Each week I bring you the top stories in the auto industry along with my commentary or sometimes amusing thoughts about the craziness that goes on in the world of cars.
Stories you’ll find today:
Mirror, Mascara, and Absolutely No Situational Awareness.
Sex Toys Lead Police to a Used Car Lot. Los Angeles police recovered more than $500,000 worth of stolen merchandise after a European adult toy company decided to buy some of its own stolen products online and track where they were being shipped. The address reportedly led investigators straight to a used car lot, where authorities say they uncovered a massive stash of stolen goods that included everything from DeWalt tools and Acer computers to Nike jeans and Yeti mugs. Investigators say the raid was tied to a larger cargo theft operation, and one suspect was arrested on suspicion of receiving stolen property. The truly amazing part is that the alleged operation apparently moved stolen merchandise through the same location where it was being stored, which is either incredibly bold or unbelievably lazy. The takeaway is simple: criminals can get away with a lot, but eventually somebody starts asking questions when the discount adult toys come with suspiciously convenient shipping information. And honestly, if your criminal enterprise gets taken down by a sex toy company making a purchase online, that’s probably the universe telling you it’s time to rethink your business model.
Over My Dead Body… Literally. Cadillac’s electric Lyriq is now being turned into a hearse, which means the EV revolution has officially reached the point where even your final ride comes with a battery pack. Coachbuilders are stretching and modifying the Lyriq into a fully electric funeral vehicle, proving there is apparently no corner of the auto industry safe from electrification anymore. And honestly, the thing might actually be perfect for the job. It’s quiet, smooth, expensive-looking, and nobody inside is worried about charging infrastructure. Funeral homes also love the idea because hearses typically drive short, predictable routes, which means this may be the first EV application completely free of range anxiety. Still, there’s something darkly hilarious about a silent electric hearse gliding through a cemetery while somebody in the crowd whispers, “Should’ve gotten the extended battery.” The takeaway is simple: automakers are serious about EV adoption, and they are clearly not taking “over my dead body” as an objection anymore. Because now, apparently, that’s just another target demographic.
When State Pride Comes With Extra Cheese. Connecticut has officially embraced its pizza obsession by rolling out a “Pizza State” license plate featuring a slice of pepperoni pizza, because apparently regular state pride just wasn’t flavorful enough anymore. The specialty plate celebrates Connecticut’s ongoing campaign to declare itself the pizza capital of America, a claim that immediately starts arguments everywhere from New York to Chicago the moment it’s mentioned. Drivers can now pay extra for the plate, with part of the proceeds supporting food assistance programs, which at least gives the whole thing a better excuse than simply yelling “our pizza is better” through government-issued metal. The plate has already proven popular, because of course it has—this is Connecticut, where pizza isn’t just food, it’s basically a personality trait. The takeaway is simple: Americans will turn absolutely anything into a specialty license plate if given enough time and a DMV form. And honestly, if Connecticut is going to lean this hard into pizza culture, the next logical step is probably arguing over which town gets to issue the official marinara-scented registration sticker.

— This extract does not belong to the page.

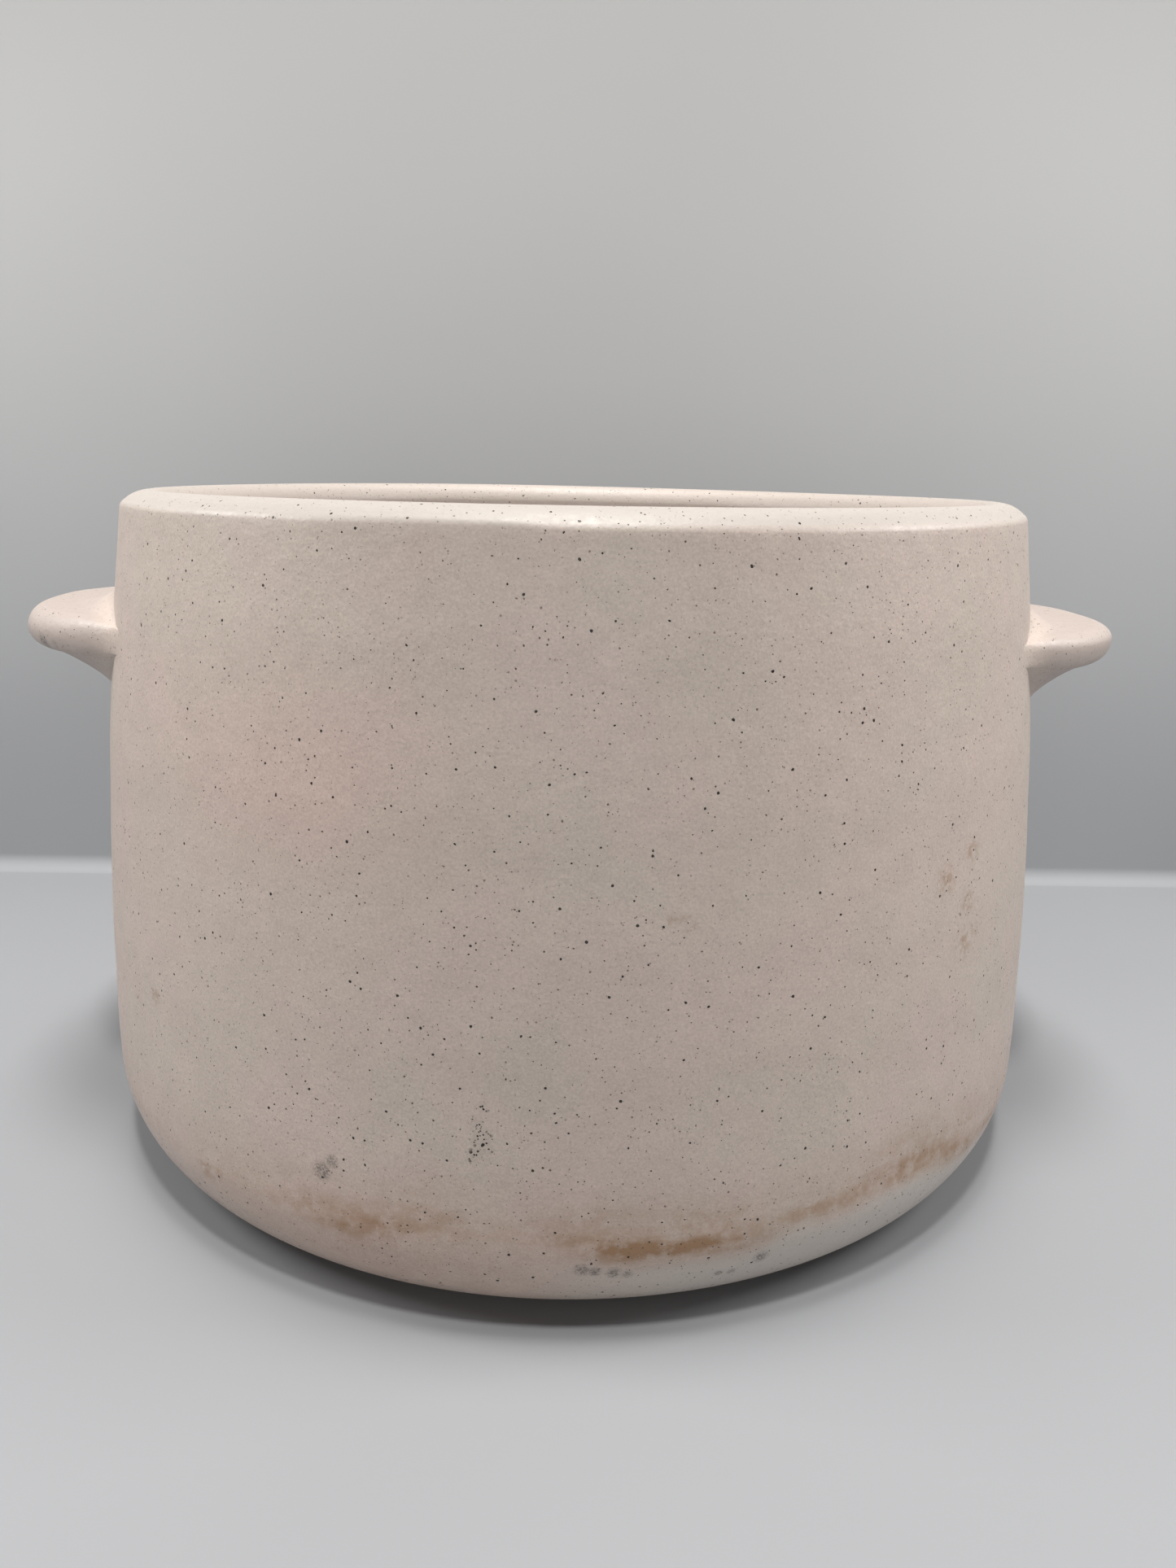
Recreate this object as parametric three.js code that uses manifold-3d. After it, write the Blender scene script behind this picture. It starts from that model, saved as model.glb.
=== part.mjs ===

All That Horsepower, No Gas Money. A Houston driver involved in a parking lot takeover learned the hard way that doing donuts and running from police requires one very important thing—a full tank of gas. Deputies say the driver of a red Dodge Charger was part of a gathering involving more than 100 vehicles near Greenspoint when officers spotted him spinning donuts and tried to pull him over. Instead of stopping, he allegedly took off, leading deputies on a chase that topped 100 mph across several miles of Houston freeway before the whole thing came to a very predictable ending: the Charger ran out of gas in a Popeyes parking lot. The driver then tried the always-successful backup plan of running away on foot, but deputies caught him shortly afterward and took him into custody. Authorities seized the Charger, and officials say it could now face asset forfeiture. The takeaway is simple: if you’re going to make terrible decisions at least make sure the fuel gauge isn’t also judging you, because there’s nothing quite as embarrassing as surviving a 100 mph police chase only to be defeated by basic math and an empty tank.
Mirror, Mascara, and Absolutely No Situational Awareness. A Florida woman managed to take distracted driving to an entirely new level after police say she was so focused on applying makeup behind the wheel that she failed to notice a marked patrol car right next to her. According to authorities, officers watched her repeatedly looking into a mirror and handling makeup products while driving, apparently completely unaware that law enforcement was pacing her the entire time. The situation reportedly continued long enough for deputies to observe multiple traffic violations before finally pulling her over, at which point she seemed genuinely surprised to discover the police had been there all along. The takeaway is simple: if you’re doing your makeup while driving, maybe every now and then glance up long enough to confirm you haven’t accidentally turned your commute into a live demonstration for distracted-driving awareness. Because there’s multitasking, and then there’s missing an actual police car sitting beside you while working on eyeliner.